### STATED EXERCISE
Repeat exactly and only the lines from the line containing "carabiner_frame();" through the line containing "record = json.load(file)", both included.

### INFORMATION SHOWN
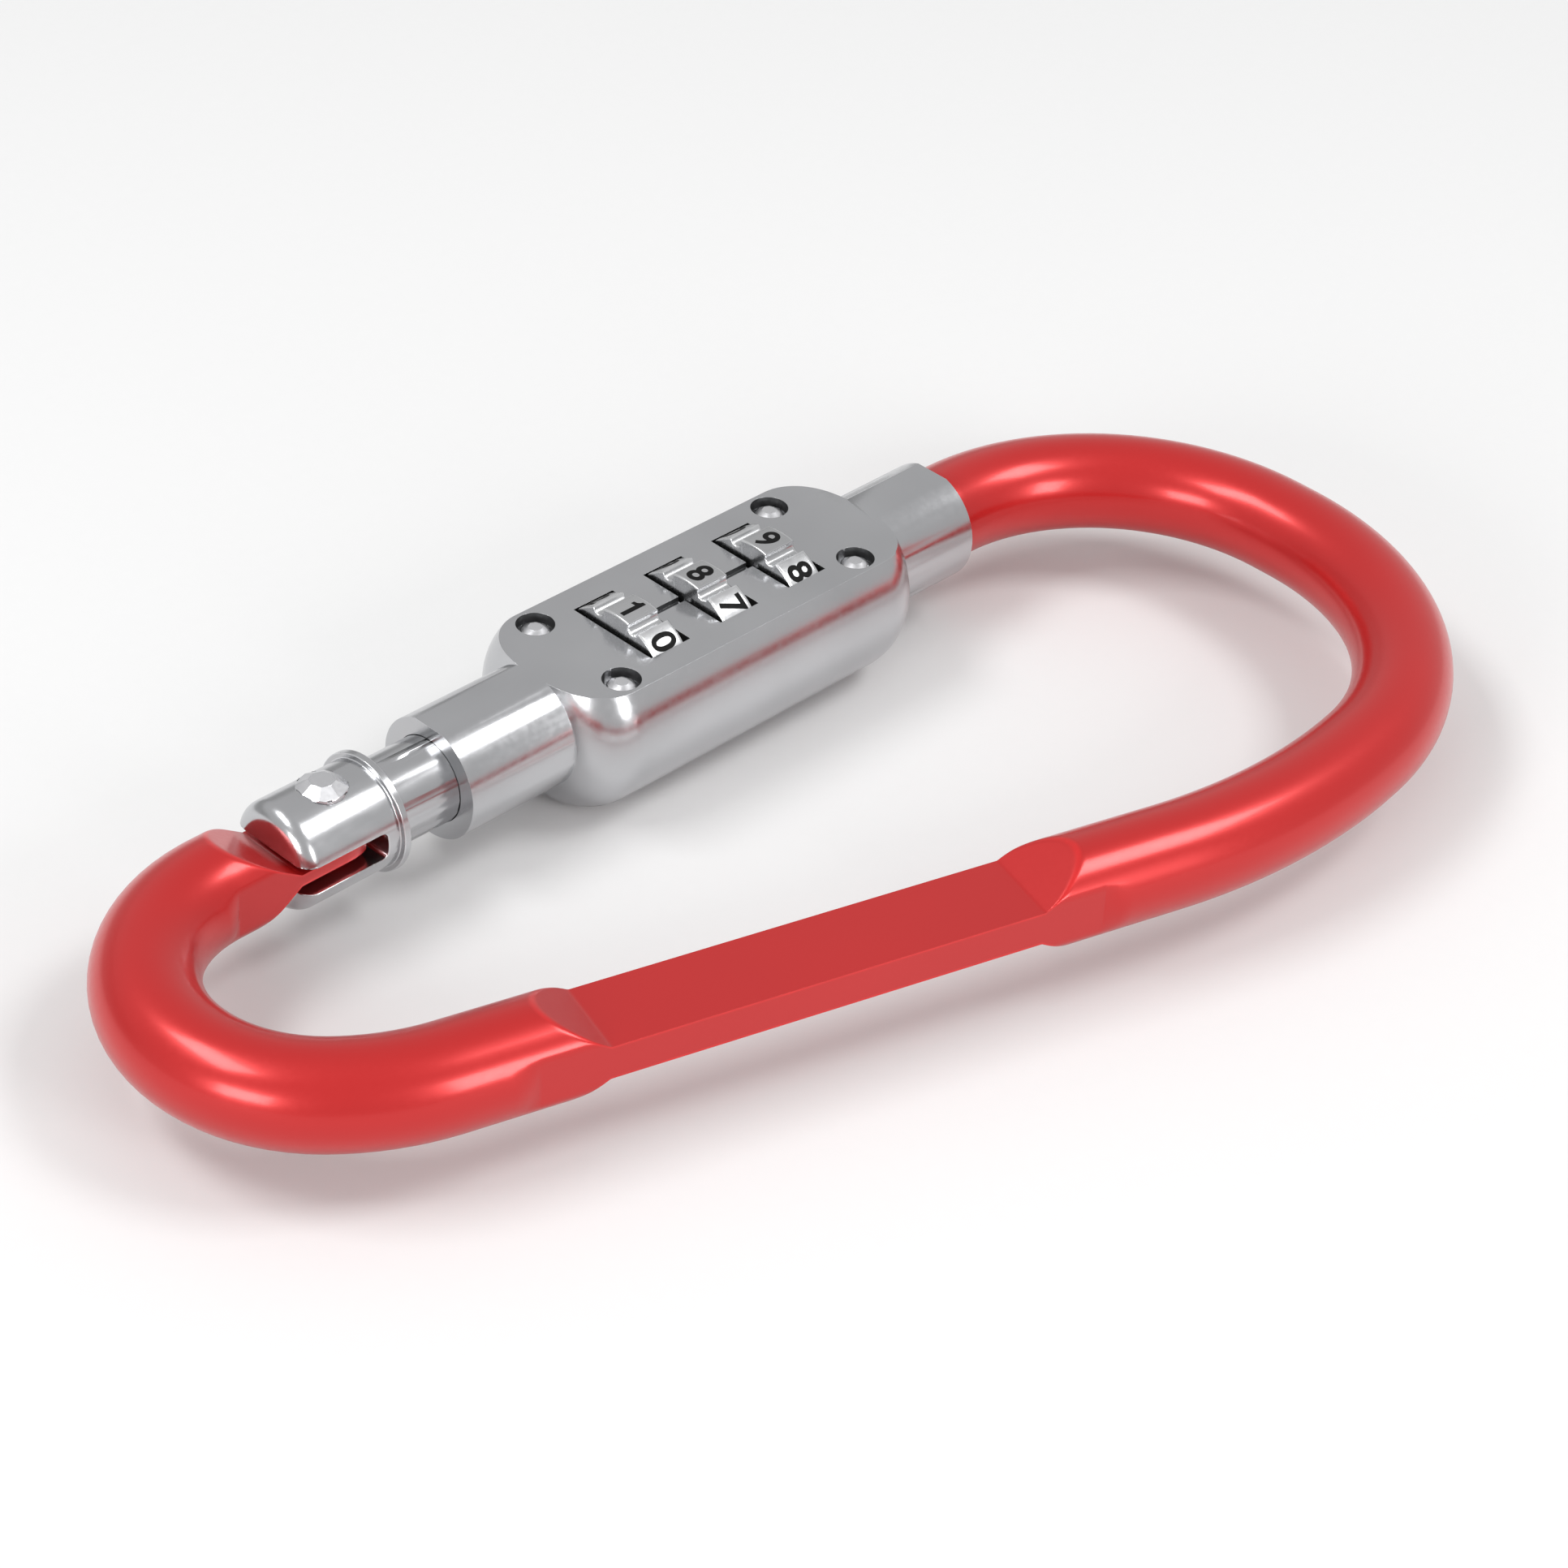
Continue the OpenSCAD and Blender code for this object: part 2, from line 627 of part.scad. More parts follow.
module dial_wheel_1() color([0.6, 0.605, 0.615]) placed() dial_wheel(1);
module dial_wheel_2() color([0.6, 0.605, 0.615]) placed() dial_wheel(2);
module dial_wheel_3() color([0.6, 0.605, 0.615]) placed() dial_wheel(3);
module code_sleeve_1() color([0.74, 0.66, 0.42]) placed() code_sleeve(1);
module code_sleeve_2() color([0.74, 0.66, 0.42]) placed() code_sleeve(2);
module code_sleeve_3() color([0.74, 0.66, 0.42]) placed() code_sleeve(3);
module detent_spring_1() color([0.6, 0.6, 0.62]) placed() detent_spring(1);
module detent_spring_2() color([0.6, 0.6, 0.62]) placed() detent_spring(2);
module detent_spring_3() color([0.6, 0.6, 0.62]) placed() detent_spring(3);

carabiner_frame();
gate_barrel();
hinge_rivet();
hinge_plunger();
hinge_spring();
lock_spindle();
spindle_pin();
stop_ring();
return_spring();
lock_housing();
bottom_cover();
cover_rivets();
end_bush();
nose_socket();
dial_wheel_1();
dial_wheel_2();
dial_wheel_3();
code_sleeve_1();
code_sleeve_2();
code_sleeve_3();
detent_spring_1();
detent_spring_2();
detent_spring_3();
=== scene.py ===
import json
import math

import bmesh
import bpy
import numpy as np
from mathutils import Matrix, Vector


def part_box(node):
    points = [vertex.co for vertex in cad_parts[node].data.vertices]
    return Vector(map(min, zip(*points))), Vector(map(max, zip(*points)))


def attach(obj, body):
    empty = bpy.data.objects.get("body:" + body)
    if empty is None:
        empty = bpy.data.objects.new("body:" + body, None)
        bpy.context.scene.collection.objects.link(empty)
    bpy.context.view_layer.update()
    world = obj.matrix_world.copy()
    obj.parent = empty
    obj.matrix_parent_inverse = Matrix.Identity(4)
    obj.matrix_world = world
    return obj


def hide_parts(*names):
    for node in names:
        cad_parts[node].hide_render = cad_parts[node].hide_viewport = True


# Three-dial combination-lock carabiner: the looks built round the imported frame.
# Lengths in the piece code are millimetres from the gate's own origin, where the hinge bend of the
# rod meets the gate axis: +X runs to the nose, +Y to the outer side and +Z up through the windows.

bl_info = {
    "name": "Combination lock carabiner",
    "version": (1, 0, 0),
    "blender": (4, 5, 0),
    "location": "View3D > Sidebar > Lock",
    "description": "Builds the finished surfaces of a three-dial lock carabiner on its packed frame",
    "category": "Add Mesh",
}

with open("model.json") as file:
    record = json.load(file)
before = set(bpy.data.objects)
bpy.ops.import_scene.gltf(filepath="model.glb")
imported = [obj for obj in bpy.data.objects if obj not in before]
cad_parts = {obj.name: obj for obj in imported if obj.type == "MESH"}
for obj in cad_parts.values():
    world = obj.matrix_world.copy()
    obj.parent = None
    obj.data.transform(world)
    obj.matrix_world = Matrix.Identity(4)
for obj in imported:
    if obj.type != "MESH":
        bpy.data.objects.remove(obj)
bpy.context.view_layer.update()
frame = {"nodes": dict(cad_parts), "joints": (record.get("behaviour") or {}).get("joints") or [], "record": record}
JOINTS = {joint["name"]: joint for joint in frame["joints"]}
TINTS = {entry["slot"]: entry["base_color"] for entry in frame["record"]["materials"]}

MM = 0.001
RIVET_X = 10.1
ORIGIN = np.array(JOINTS["gate_swing"]["pos_m"]) - np.array([RIVET_X * MM, 0.0, 0.0])

# Height of the housing's flat top, and the stretch of the gate its windows and recesses lie in.
TOP_Z = 4.75
BARREL_ENDS = (31.6, 66.0)

ROD_LOW, ROD_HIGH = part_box("carabiner_frame")
WHEEL_LOW, WHEEL_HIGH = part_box("dial_wheel_1")
ROD_DIAMETER = ROD_HIGH.z - ROD_LOW.z
WHEEL_DIAMETER = WHEEL_HIGH.z - WHEEL_LOW.z
WHEEL_WIDTH = WHEEL_HIGH.x - WHEEL_LOW.x

# Rod centreline from the tang's end round the loop to the nose tongue: (length, turn in degrees).
TANG_END = 12.3
NOSE_X = 75.42
TONGUE_X = 70.6
ARCS = ((12.86, 139.42), (20.01, 24.11), (50.87, 25.15), (23.66, 81.59), (19.64, 89.73))
SPINE = 58.36
JOIN = 1.6211
LAST_STRAIGHT = 77.4845 - TONGUE_X

FLAT_START, FLAT_LENGTH, FLAT_RAMP, FLAT_HALF = 10.65, 35.05, 4.2, 1.45
TANG_X, TANG_HALF, TANG_SLOPE, TANG_HALF_WIDTH = 5.35, 0.5, 33.7, 3.4
TANG_ROOT_HALF, TANG_EASE, TANG_REACH, FULL_SWING = 4.2, 1.6, 2.53, 20.0
TONGUE_R = 2.15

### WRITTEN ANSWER
carabiner_frame();
gate_barrel();
hinge_rivet();
hinge_plunger();
hinge_spring();
lock_spindle();
spindle_pin();
stop_ring();
return_spring();
lock_housing();
bottom_cover();
cover_rivets();
end_bush();
nose_socket();
dial_wheel_1();
dial_wheel_2();
dial_wheel_3();
code_sleeve_1();
code_sleeve_2();
code_sleeve_3();
detent_spring_1();
detent_spring_2();
detent_spring_3();
=== scene.py ===
import json
import math

import bmesh
import bpy
import numpy as np
from mathutils import Matrix, Vector


def part_box(node):
    points = [vertex.co for vertex in cad_parts[node].data.vertices]
    return Vector(map(min, zip(*points))), Vector(map(max, zip(*points)))


def attach(obj, body):
    empty = bpy.data.objects.get("body:" + body)
    if empty is None:
        empty = bpy.data.objects.new("body:" + body, None)
        bpy.context.scene.collection.objects.link(empty)
    bpy.context.view_layer.update()
    world = obj.matrix_world.copy()
    obj.parent = empty
    obj.matrix_parent_inverse = Matrix.Identity(4)
    obj.matrix_world = world
    return obj


def hide_parts(*names):
    for node in names:
        cad_parts[node].hide_render = cad_parts[node].hide_viewport = True


# Three-dial combination-lock carabiner: the looks built round the imported frame.
# Lengths in the piece code are millimetres from the gate's own origin, where the hinge bend of the
# rod meets the gate axis: +X runs to the nose, +Y to the outer side and +Z up through the windows.

bl_info = {
    "name": "Combination lock carabiner",
    "version": (1, 0, 0),
    "blender": (4, 5, 0),
    "location": "View3D > Sidebar > Lock",
    "description": "Builds the finished surfaces of a three-dial lock carabiner on its packed frame",
    "category": "Add Mesh",
}

with open("model.json") as file:
    record = json.load(file)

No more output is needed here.